Argh, I meant to post this yesterday, but I did indeed get distracted.
I think I am basically arguing for not changing the language in backwards incompatible ways, except for two cases:
- major version boundaries (and then, with restraint)
- when we believe the impact to be negligible
In particular, I think all the downsides that I outlined (tutorial rot etc) are mitigated if the impact has negligible impact. Basically, if nobody has written code using this particular thing, it’s probably not the subject of many tutorials either!
Now where I think reasonable people can easily differ is on the question of whether we are truly capable of judging that a change has negligible impact – and in particular one might argue that my criteria are not sufficient. I have some ideas for improving our ability to assess this (e.g., some kind of opt-in program for private repos, with an NDA if necessary) but I’d love to hear others.
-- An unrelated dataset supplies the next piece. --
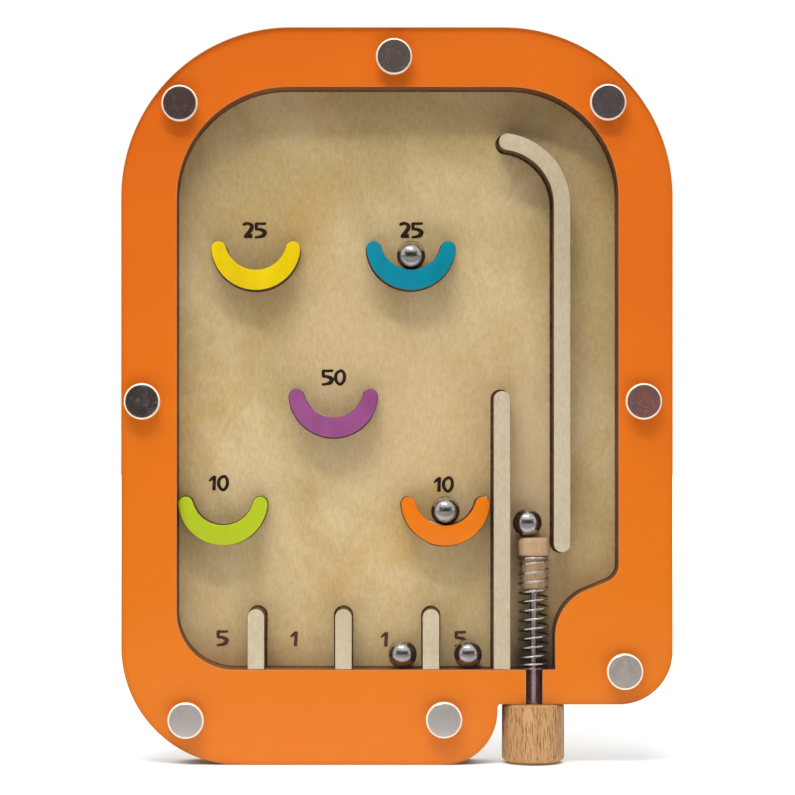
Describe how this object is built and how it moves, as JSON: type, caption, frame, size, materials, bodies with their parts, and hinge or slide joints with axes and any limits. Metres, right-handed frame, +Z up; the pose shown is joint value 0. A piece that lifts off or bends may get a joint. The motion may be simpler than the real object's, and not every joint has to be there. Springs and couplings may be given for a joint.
{
  "type": "bagatelle board game",
  "caption": "Upright bagatelle game: a spring plunger shoots steel balls up a lane, and they fall into painted scoring cups and bins behind a clear cover.",
  "frame": {"origin": "bottom of the foot, halfway across the width, in the middle of the thickness", "axes": "+X to the player's right, +Y away from the player, +Z up"},
  "size_m": [0.19, 0.0216, 0.254],
  "materials": {
    "birch_board": "clear-coated birch plywood, burnt brown at the laser-cut edges",
    "painted_rim": "smooth orange paint on the front, burnt brown laser-cut edges",
    "clear_acrylic": "clear polished sheet",
    "post_steel": "bright plated steel with fine scratches",
    "yellow_paint": "satin paint on birch",
    "teal_paint": "satin paint on birch",
    "purple_paint": "satin paint on birch",
    "green_paint": "satin paint on birch",
    "orange_paint": "satin paint on birch",
    "strip_birch": "pale birch face, burnt brown edges",
    "bush_steel": "drawn steel tube",
    "spring_steel": "bright spring wire",
    "rod_steel": "drawn steel rod",
    "tip_wood": "turned beech",
    "knob_wood": "turned oak, oiled",
    "ball_steel": "polished bearing steel"
  },
  "bodies": {
    "case": {"back_board": "birch_board", "rim_frame": "painted_rim", "clear_cover": "clear_acrylic", "post_caps": "post_steel", "post_screws": "post_steel", "cup_yellow": "yellow_paint", "cup_teal": "teal_paint", "cup_purple": "purple_paint", "cup_green": "green_paint", "cup_orange": "orange_paint", "lane_divider_1": "strip_birch", "lane_divider_2": "strip_birch", "lane_divider_3": "strip_birch", "launch_wall": "strip_birch", "hook_guide": "strip_birch", "guide_bush": "bush_steel", "plunger_spring": "spring_steel"},
    "plunger": {"plunger_rod": "rod_steel", "plunger_tip": "tip_wood", "plunger_knob": "knob_wood"},
    "ball_1": {"ball_1": "ball_steel"},
    "ball_2": {"ball_2": "ball_steel"},
    "ball_3": {"ball_3": "ball_steel"},
    "ball_4": {"ball_4": "ball_steel"},
    "ball_5": {"ball_5": "ball_steel"}
  },
  "joints": [
    {"name": "plunger_pull", "type": "slide", "parent": "case", "child": "plunger", "axis": [0, 0, -1], "range_m": [0, 0.025], "stiffness_N_per_m": 120, "springref_m": -0.01, "deforming": ["plunger_spring"]},
    {"name": "ball_1_lift", "type": "slide", "parent": "case", "child": "ball_1", "axis": [0, 0, 1], "range_m": [0, 0.05]},
    {"name": "ball_2_lift", "type": "slide", "parent": "case", "child": "ball_2", "axis": [0, 0, 1], "range_m": [0, 0.07]},
    {"name": "ball_3_lift", "type": "slide", "parent": "case", "child": "ball_3", "axis": [0, 0, 1], "range_m": [0, 0.115]},
    {"name": "ball_4_lift", "type": "slide", "parent": "case", "child": "ball_4", "axis": [0, 0, 1], "range_m": [0, 0.038]},
    {"name": "ball_5_lift", "type": "slide", "parent": "case", "child": "ball_5", "axis": [0, 0, 1], "range_m": [0, 0.033]}
  ]
}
In any case, in the end, as I wrote, I don’t expect this scenario to arise often. I think we’ll be able to avoid it by more aggressive use of beta testing and so forth, particularly for major features. I imagine that whenever it does, we’ll want to reassess both the importance of the change and the criteria we use to estimate its impact.
Yes, there is definitely risk if we appear to be making capricious changes. I think that this change is quite well-motivated in terms of improving the language, and I think we have adequate justification to say that overall we believed its impact to be very, very low. (And clearly, we can show that we considered the impact.) Still, there is risk that this estimate is misleading.